Quoting David Roden <etpost drmm net>:

On 23 Feb 2006 at 8:05, john briese wrote:

It measure current and voltage and "knows" what is going on by
those measurements, not some crude poorly working temperature relay.

Are you sure?  The controller would have to keep track of time, too, and
guess at the accumulation of heat in the motor.  I don't know of any such
logic included, but I didn't design the controller, so it might be.

It may be crude but it works. You don't really need a thermal model, just some sort of current vs time profile. The average current matches motor temperature
pretty well.  What that won't help you catch is unusually high temperature
operating environments or blocked cooling vents.

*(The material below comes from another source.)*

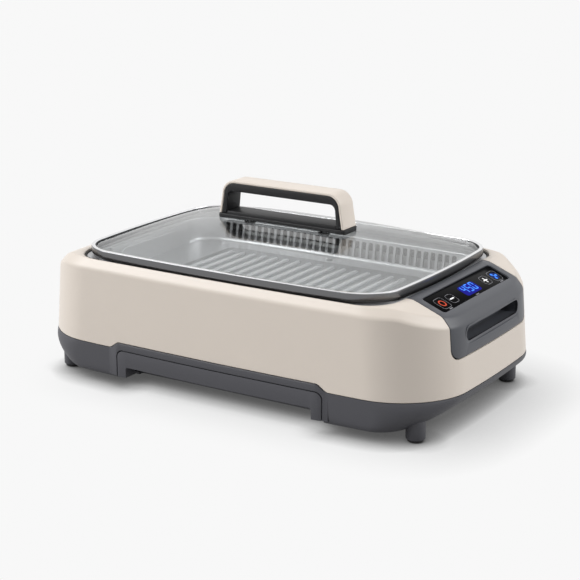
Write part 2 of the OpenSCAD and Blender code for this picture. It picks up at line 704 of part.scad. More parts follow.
// Flat panel on each end wall of the well, and the raised pad on it
panel_y0 = -78;
panel_y1 = 72;
pad_y0 = -66;
pad_y1 = 48;
pad_r = 12;
pad_top = flange_top - 5.5;
function well(off, z) = ring(well_hx + off, well_hy + off, well_r + off, 3, z);
module grill_plate() color(steel) difference() {
    union() {
        loft([well(-draft - 5 + plate_wall, floor_z - floor_t),
            well(plate_wall - draft - 1, floor_z - floor_t + 2),
            well(plate_wall - draft, floor_z + 2), well(plate_wall, plate_z),
            ring(flange_hx, flange_hy, opening_r - 2, opening_bow, plate_z),
            ring(flange_hx, flange_hy, opening_r - 2, opening_bow, flange_top),
            well(1.2, flange_top), well(0, flange_top - 1), well(-draft, floor_z + 4),
            well(-draft - 1, floor_z + 1.4), well(-draft - 4, floor_z)]);
        along_z(floor_z - 1, floor_z + field_h) polygon(rounded(-field_hx - rib_w, -field_hy,
            field_hx + rib_w, field_hy, 12));
        for (i = [0:rib_count - 1]) translate([rib_pitch * (i - (rib_count - 1) / 2), 0, floor_z])
            along_y(rib_y - rib_l / 2, rib_y + rib_l / 2) polygon([[-rib_w / 2, 0], [rib_w / 2, 0],
                [rib_w / 2, field_h], [rib_w / 2 - 1.3, field_h + rib_h],
                [1.3 - rib_w / 2, field_h + rib_h], [-rib_w / 2, field_h]]);
        for (s = [0, 1]) mirror([s, 0, 0]) {
            along_x(well_hx - 4.5, well_hx + 1.5) polygon(concat(
                [[pad_y0, floor_z - 1], [pad_y1, floor_z - 1]],
                [for (a = [0:15:90]) [pad_y1, pad_top] + pad_r * [cos(a) - 1, sin(a) - 1]],
                [for (a = [90:15:180]) [pad_y0, pad_top] + pad_r * [cos(a) + 1, sin(a) - 1]]));
            along_y(panel_y0, panel_y1) polygon([[well_hx - draft - 1.4, floor_z - 1],
                [well_hx + 1.5, floor_z - 1], [well_hx + 1.5, flange_top - 1.2],
                [well_hx - 1.4, flange_top - 1.2]]);
        }
    }
    for (i = [0:slot_count - 1]) translate([slot_pitch * (i - (slot_count - 1) / 2), 0, 0])
        box([-slot_w / 2, well_hy - 12, flange_top - 4.5 - slot_h],
            [slot_w / 2, well_hy + 12, flange_top - 4.5]);
    post(0, drain_y, floor_z - 10, floor_z + 5, 4.5);
}

// Drip tray, drawer front and the rails that they slide in
tray_w = drawer_w - 2 * tray_in;
tray_y0 = -body_hy + 20;
tray_y1 = body_hy - tray_in_y;
rail_t = 2;
tray_z = floor_in + seat + rail_t + seat;
tray_top = tray_z + 22;
bridge_z = tray_top - 9;
module drip_tray() color(steel) {
    hw = tray_w / 2;
    difference() {
        box([-hw, tray_y0, tray_z], [hw, tray_y1, tray_top]);
        box([tray_wall - hw, tray_y0 + tray_wall, tray_z + tray_wall],
            [hw - tray_wall, tray_y1 - tray_wall, tray_top + 1]);
    }
    box([17.5 - hw, -drawer_back - proud + drawer_t + seat, bridge_z], [hw - 17.5, tray_y0 + 1, tray_top]);
}
module drawer_front() color(charcoal) intersection() {
    along_z(base_z + drawer_lift - 1, drawer_top + 1) proud_plan(drawer_x0 - 1, drawer_x1 + 1, seat,
        drawer_back - drawer_t + proud);
    along_y(-body_hy - 20, 0) difference() {
        intersection() {
            polygon(rounded(drawer_x0, -10, drawer_x1, drawer_top, drawer_r));
            translate([drawer_x0, base_z + drawer_lift]) square([drawer_w, 60]);
        }
        polygon(rounded(grip_x0, -10, grip_x1, grip_z, 3));
    }
}
module drawer_rails() color(steel) for (s = [0, 1]) mirror([s, 0, 0]) {
    x0 = tray_w / 2 + seat;
    z0 = floor_in + seat;
    z1 = tray_top + seat + rail_t;
    difference() {
        box([x0 - 7, tray_y0 + 4, z0], [x0 + rail_t, tray_y1 + seat + rail_t, z1]);
        box([x0 - 20, tray_y0, z0 + rail_t], [x0, tray_y1 + seat, z1 - rail_t]);
    }
}

// Centrifugal smoke fan with its housing, wheel, motor and filter
fan_wall = 2;
scroll_r = 43;
duct_end = side_y(duct_x1, fan_z) - 4;
module fan_housing() color(black) difference() {
    union() {
        post(fan_x, fan_y, fan_z, fan_z + fan_h, scroll_r);
        box([duct_x0, fan_y, fan_z], [duct_x1, duct_end, fan_z + fan_h]);
        post(fan_x, fan_y, fan_z, reflector_z - seat, filter_r - 4 + fan_wall);
    }
    post(fan_x, fan_y, fan_z + fan_wall, fan_z + fan_h - fan_wall, scroll_r - fan_wall);
    box([duct_x0 + fan_wall, fan_y, fan_z + fan_wall],
        [duct_x1 - fan_wall, duct_end + 1, fan_z + fan_h - fan_wall]);
    post(fan_x, fan_y, fan_z + 5, reflector_z + 1, filter_r - 4);
    post(fan_x, fan_y, fan_z - 1, fan_z + 5, 5);
}
wheel_z = fan_z + fan_wall + 1;
hub_r = 8;
module fan_wheel() color("gray") translate([fan_x, fan_y, wheel_z]) {
    difference() {
        union() {
            cylinder(r = wheel_r, h = 1.5);
            cylinder(r = hub_r, h = 12);
        }
        translate([0, 0, -1]) cylinder(r = shaft_d / 2 + 0.02, h = 20);
    }
    for (i = [0:blade_count - 1]) rotate([0, 0, 360 * i / blade_count])
        translate([wheel_r - 6.5, 0, 1]) rotate([0, 0, 35]) translate([-4, -0.5, 0])
            cube([8, 1, wheel_h - 2]);
    difference() {
        translate([0, 0, wheel_h - 2]) cylinder(r = wheel_r, h = 1.5);
        translate([0, 0, wheel_h - 3]) cylinder(r = wheel_r - 11, h = 5);
    }
}
module fan_motor() color(steel) difference() {
    union() {
        post(fan_x, fan_y, motor_z, fan_z - seat, 17);
        post(fan_x, fan_y, fan_z - 1, fan_z + 1.5, 4.5);
    }
    post(fan_x, fan_y, motor_z + 3, fan_z + 2, shaft_d / 2 + 0.05);
}
module motor_shaft() color(steel) post(fan_x, fan_y, motor_z + 3.3, wheel_z + 14, shaft_d / 2);
module grease_filter() color(steel) difference() {
    post(fan_x, fan_y, reflector_z + sheet_t + 0.2, reflector_z + sheet_t + 5.2, filter_r);
    for (x = [-18:6:18], y = [-18:6:18]) if (norm([x, y]) < filter_r - 6)
        box([fan_x + x - 2, fan_y + y - 2, reflector_z], [fan_x + x + 2, fan_y + y + 2, reflector_z + 10]);
}

module foot_pads() color(black) corners(foot_x, foot_y)
    rotate_extrude() polygon([[0, 0], [foot_r - 2.8, 0], [foot_r - 1.8, 1], [foot_r - 1.8, foot_gap + 1.4],
        [0, foot_gap + 1.4]]);
module base_screws() color(steel) corners(screw_x, screw_y) {
    post(0, 0, floor_in + 1, seam_z + 20, 1.6);
    post(0, 0, base_z + 0.5, floor_in + 2.2, 4);
}

// Lid: glass dome in a metal rim, with the handle screwed through it
lid_hx = opening_hx - lid_gap;
lid_hy = opening_hy - lid_gap;
function lid_ring(inset, z) = ring(lid_hx - inset, lid_hy - inset, lid_r - inset, lid_bow, z);
rim_foot = flange_top + 0.35;
glass_edge = lid_z - 1.9;
module lid_rim() color("#3a3b3e") loft([for (p = [
    [0, lid_z - rim_band], [0, lid_z - 1.4], [0.5, lid_z - 0.4], [1.4, lid_z], [4.2, lid_z],
    [4.6, lid_z - 0.5], [4.6, lid_z - 1.6], [2, lid_z - 1.6], [2, glass_edge - lid_glass_t - 0.3],
    [5.2, glass_edge - lid_glass_t - 0.3], [5.2, glass_edge - lid_glass_t - 1.3],
    [3.6, glass_edge - lid_glass_t - 1.3], [3.6, rim_foot], [2.2, rim_foot],
    [2.2, lid_z - rim_band]]) lid_ring(p.x, p.y)], round = true);

// Rise of the glass over its edge, flat across the crown and steeper at the rim
dome_hx = lid_hx + lid_bow - 9;
dome_hy = lid_hy + lid_bow - 8.5;
function dome(x, y) = dome_h * (1 - pow(min(1, abs(x) / dome_hx), 3.5))
    * (1 - pow(min(1, abs(y) / dome_hy), 2.5));
function dome_ring(inset, shrink, z) = [for (p = lid_ring(inset, z))
    [p.x * shrink, p.y * shrink, p.z + (shrink < 1 ? dome(p.x * shrink, p.y * shrink) : 0)]];
module lid_glass() color([0.7, 0.75, 0.78, 0.4]) {
    steps = [1, 0.93, 0.85, 0.74, 0.6, 0.42, 0.2];
    difference() {
        loft(concat(
            [for (i = [len(steps) - 1:-1:0]) dome_ring(6.4, steps[i], glass_edge - lid_glass_t)],
            [dome_ring(2.3, 1, glass_edge - lid_glass_t), dome_ring(2.3, 1, glass_edge)],
            [for (s = steps) dome_ring(6.4, s, glass_edge)]));
        handle_screw_places() post(0, 0, lid_z, lid_z + 60, 3);
    }
}
module handle_screw_places() for (s = [-1, 1]) translate([s * handle_screw_x, 0, 0]) children();

crown = glass_edge + dome_h;
handle_top = crown + handle_h;
foot_top = crown + handle_foot;
// Side view of an arch: straight legs that lean in, joined by rounded corners
function arch(half, lean_in, z0, z1, r, down = 0) = concat(
    down > 0 ? [[half, z0 - down]] : [], [[half, z0]],
    [for (a = [0:10:90]) [half - lean_in - r + r * cos(a), z1 - r + r * sin(a)]],
    [for (a = [90:10:180]) [-half + lean_in + r + r * cos(a), z1 - r + r * sin(a)]],
    [[-half, z0]], down > 0 ? [[-half, z0 - down]] : []);
cap_half = handle_l / 2 - handle_ledge;
cap_hw = handle_w / 2 - handle_ledge;
arch_half = cap_half - cap_t - 0.15;
arch_top = handle_top - cap_t - 0.15;
module handle_base() color(black) {
    n = 24;
    h = handle_l / 2;
    difference() {
        union() {
            intersection() {
                along_y(-handle_w / 2, handle_w / 2) polygon(concat(
                    [for (i = [0:n]) let (x = -h + 2 * h * i / n) [x, glass_edge + dome(x, 0) + 0.1]],
                    [[h, foot_top], [-h, foot_top]]));
                along_z(glass_edge, foot_top + 1) polygon(rounded(-h, -handle_w / 2, h, handle_w / 2, 5));
            }
            along_y(-cap_hw + 0.8, cap_hw - 0.8) polygon([[-h + 20, foot_top - 1], [h - 20, foot_top - 1],
                [arch_half - leg_t - 0.4, foot_top], [arch_half - leg_t - 0.8, foot_top + handle_rise],
                [leg_t - arch_half + 0.8, foot_top + handle_rise], [leg_t - arch_half + 0.4, foot_top]]);
        }
        handle_screw_places() post(0, 0, crown - 5, foot_top + 2, 2.6);
    }
}
module handle_arch() color(black) along_y(-cap_hw + 0.4, cap_hw - 0.4) difference() {
    polygon(arch(arch_half, 3.6, foot_top + 0.1, arch_top, 14));
    polygon(arch(arch_half - leg_t, 2, foot_top + 0.1, arch_top - arch_t, 7, 5));
}
module handle_cap() color(cream) along_y(-cap_hw, cap_hw) difference() {
    polygon(arch(cap_half, 4, foot_top + 0.1, handle_top, 17));
    polygon(arch(arch_half + 0.15, 3.6, foot_top + 0.1, arch_top + 0.15, 14.15, 5));
}
screw_head_z = crown - lid_glass_t - 1;
module handle_screws() color(steel) handle_screw_places() {
    post(0, 0, screw_head_z - 2, foot_top + 1.5, 2.4);
    post(0, 0, screw_head_z - 4.2, screw_head_z - 1.2, 5.5);
}
module handle_washers() color(black) handle_screw_places() difference() {
    post(0, 0, screw_head_z - 1.1, screw_head_z, 7);
    post(0, 0, screw_head_z - 2, screw_head_z + 1, 2.6);
}

upper_shell();
base_pan();
control_fascia();
left_grip_panel();
touch_glass();
touch_board();
display_module();
power_board();
board_parts();
board_screws();
power_inlet();
inlet_pins();
mains_leads();
exhaust_grille();
support_ring();
heat_reflector();
reflector_posts();
heating_element();
element_bushings();
element_clips();
heater_leads();
thermal_cutout();
grill_plate();
drip_tray();
drawer_front();
drawer_rails();
fan_housing();
fan_wheel();
fan_motor();
motor_shaft();
grease_filter();
foot_pads();
base_screws();
lid_glass();
lid_rim();
handle_base();
handle_arch();
handle_cap();
handle_screws();
handle_washers();
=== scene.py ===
from math import cos, pi, radians, sin, tan

import bmesh
import bpy
import numpy as np
from bpy.props import FloatProperty, FloatVectorProperty, IntProperty, PointerProperty
from mathutils import Matrix, Vector


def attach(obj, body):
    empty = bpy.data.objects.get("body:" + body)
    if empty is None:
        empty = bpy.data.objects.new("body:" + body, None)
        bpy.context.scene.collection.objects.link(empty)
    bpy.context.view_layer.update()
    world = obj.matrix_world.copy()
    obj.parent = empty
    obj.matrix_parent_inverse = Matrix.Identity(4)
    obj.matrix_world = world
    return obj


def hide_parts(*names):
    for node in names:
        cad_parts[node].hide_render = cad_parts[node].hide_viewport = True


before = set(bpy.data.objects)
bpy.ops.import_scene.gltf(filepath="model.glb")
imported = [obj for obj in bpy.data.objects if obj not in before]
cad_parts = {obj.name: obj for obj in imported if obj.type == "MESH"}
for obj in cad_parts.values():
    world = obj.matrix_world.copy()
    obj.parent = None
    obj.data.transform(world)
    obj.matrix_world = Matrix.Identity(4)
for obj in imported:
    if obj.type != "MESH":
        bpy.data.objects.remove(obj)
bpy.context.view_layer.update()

bl_info = {
    "name": "Indoor grill with glass lid",
    "version": (1, 0, 0),
    "blender": (4, 5, 0),
    "location": "3D View > Sidebar > Grill",
    "description": "Dresses the CAD model of an electric indoor grill with a lift-off glass lid",
    "category": "Object",
}

MM = 0.001

# Sizes of the CAD model, in millimetres: the shell and its opening
BODY_HX, BODY_HY, BOW, CORNER_R = 260.0, 143.7, 6.5, 74.6
SEAM_Z, RIM_Z, WALL = 46.9, 144.7, 2.6
END_DRAFT, SIDE_DRAFT, BEVEL_X, BEVEL_Y, BEVEL_Z = 5.8, 0.7, 6.7, 5.5, 9.7
KNEE_X, KNEE_R, SLOPE_A = 209.0, 5.0, 22.6
OPEN_HX, OPEN_HY, OPEN_R, OPEN_BOW, LIP_H = 200.8, 138.2, 34.9, 3.3, 14.0
SEAM_GAP, WALL_CUT = 0.3, 12.0
DUCT_X, DUCT_HW, DUCT_Z, DUCT_H = -141.0, 17.5, 49.5, 29.0
INLET_X, INLET_HW, INLET_Z, INLET_H = 150.0, 15.3, 53.7, 24.6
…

I've used that method myself and it did work. There are a lot of EVs ( a lot of
forklifts) that run w/o temperature sensors.  My impression from a few
conversations with service personnel is that they (temperature sensors) are
seen as trouble prone, they would be a direct measurement though.  More 
useful
are brushwear indicators.

Robert Adsett <subscriptions aeolusdevelopment com> wrote :

I would call that regen not plugging.

Now there I'd have to disagree, though it's really a matter of 
nomenclature.
The controller and motor aren't returning any energy to the battery, so by
definition it's not regenerating anything.  It's >dissipating< the energy 
as
heat in the motor and controller.

It's mostly nomenclature, I wouldn't object to calling it something other 
than
regen but I do object to it being called plugging. The ONLY difference between shorting the motor to stop it and regen as far as the controller is concerned is the duty cycle of the short. If you open that short before the current drops to
zero then you will feed current back to the battery.  To call braking with 
a
99% duty cycle short regen and that with a 100% duty cycle short something else
seems odd to me but then I'm approaching it from the controller's 
viewpoint.

GE,Sevcon, Curtis, SRE Controls (Navitas) all use plugging to indicate a
specific kind electrical braking and regen to indicate another, shorting 
the
motor is just regen braking taken to the logical limit.

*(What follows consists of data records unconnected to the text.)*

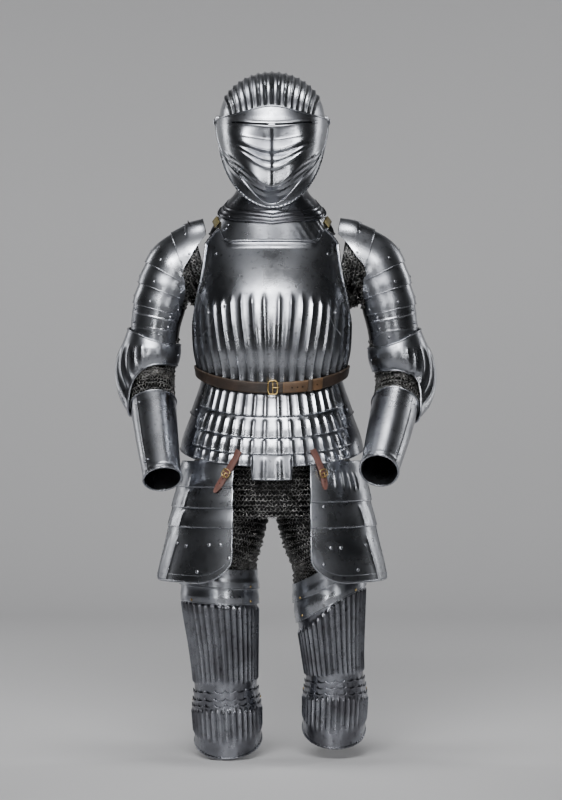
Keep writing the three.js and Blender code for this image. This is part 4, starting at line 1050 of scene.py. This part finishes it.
def arm(name):
    form, step = limb(SIDES[name], ARMS[name])
    wrap = steps(*WRAP, 120)

    def capped(u, v):
        opened = smooth(v, CAP["from"], CAP["full"])
        share = (u - WRAP[0]) / (WRAP[1] - WRAP[0])
        return form(lerp(lerp(CAP["start"], WRAP[0], opened), lerp(CAP["end"], WRAP[1], opened), share), v)

    for index, (start, end) in enumerate(PAULDRON):
        parts = lame(capped, wrap, start, end, PAULDRON_LAP, bar=1.2, **step)
        parts += [stud(capped, u, lerp(start, end, 0.72), LAME_STEP - 0.6, 2.8, **step)
                  for u in (-44, 20, 90, 160, 224)]
        dress(f"pauldron_{name}_{index + 1}", parts, STEEL_SET)

    v = steps(*UPPER_CANNON, 50)
    parts = [plate(form, wrap, v, 0.9 * sum(line(v, at, 0.02) for at in CANNON_STAGES), 0, **step)]
    parts += [stud(form, *spot, 0.1, 2.8, **step) for spot in CANNON_RIVETS]
    dress(f"upper_cannon_{name}", parts, STEEL_SET)

    top, foot, out = (column(COUTER, item, "round") for item in ("top", "foot", "out"))
    u = steps(COUTER["round"][0], COUTER["round"][-1], 220)
    t = steps(0, 1, 60)
    v = lerp(top(u)[:, None], foot(u)[:, None], t)
    shell = out(u)[:, None] * np.sin(math.pi * (t * 0.9 + 0.05)) + 2.4
    fan = ridge((u[:, None] - 14) / 14 + 0.9 * (t - 0.5))
    fan = fan * window(u[:, None], 14, 30, 168, 186) * window(t, 0.16, 0.4, 0.9, 0.98)
    parts = [plate(form, u, v, shell + 2.2 * fan, shell, 2.2, **step)]
    for border, at in ((top(u), 0), (foot(u), -1)):
        parts.append(edge(form, u[TRIM], border[TRIM], shell[TRIM, at], 1.9, **step))
    parts += [stud(form, at, (top(at) + foot(at)) / 2, out(at) + 2.2, **step) for at in (-64, 192)]
    dress(f"couter_{name}", parts, STEEL_SET)

    u = steps(0, 360, 160)[:-1]
    v = steps(*FOREARM, 60)
    seams = sum(line(u, at, 1.1) for at in FOREARM_SEAMS)[:, None]
    parts = [plate(form, u, v, seams + 1.1 * line(v, CUFF_LINE, 0.02), 0, closed=True, **step)]
    parts.append(edge(form, u, FOREARM[1] - 0.01, 0.5, 2.2, rope=0.12, closed=True, **step))
    parts.append(edge(form, u, FOREARM[0] + 0.02, 0.3, 1.7, closed=True, **step))
    parts += [stud(form, at, place, 0.3, 2.4, **step) for at in (34, 46) for place in (7.3, 8.7)]
    dress(f"forearm_cannon_{name}", parts, STEEL_SET)


# LEGS


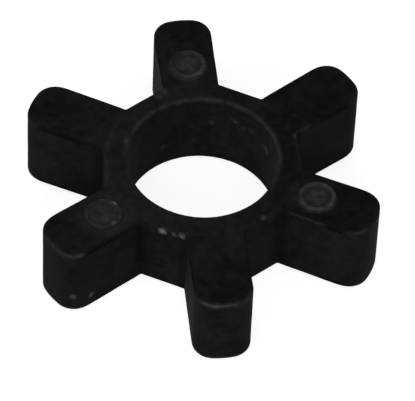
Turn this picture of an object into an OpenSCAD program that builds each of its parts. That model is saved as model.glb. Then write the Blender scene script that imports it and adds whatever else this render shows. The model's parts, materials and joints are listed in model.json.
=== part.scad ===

BTW, if Alltrax has a current limit during this braking then they will be
regenning into the battery unless they've added a braking resistor, it 
cannot
be avoided without adding a blocking diode.

Anyway, if they are using the term differently, then that's what they are doing. When I see plugging I see motor reversal and that's what struck me as strange. I've never seen the term used to mean shorting the motor.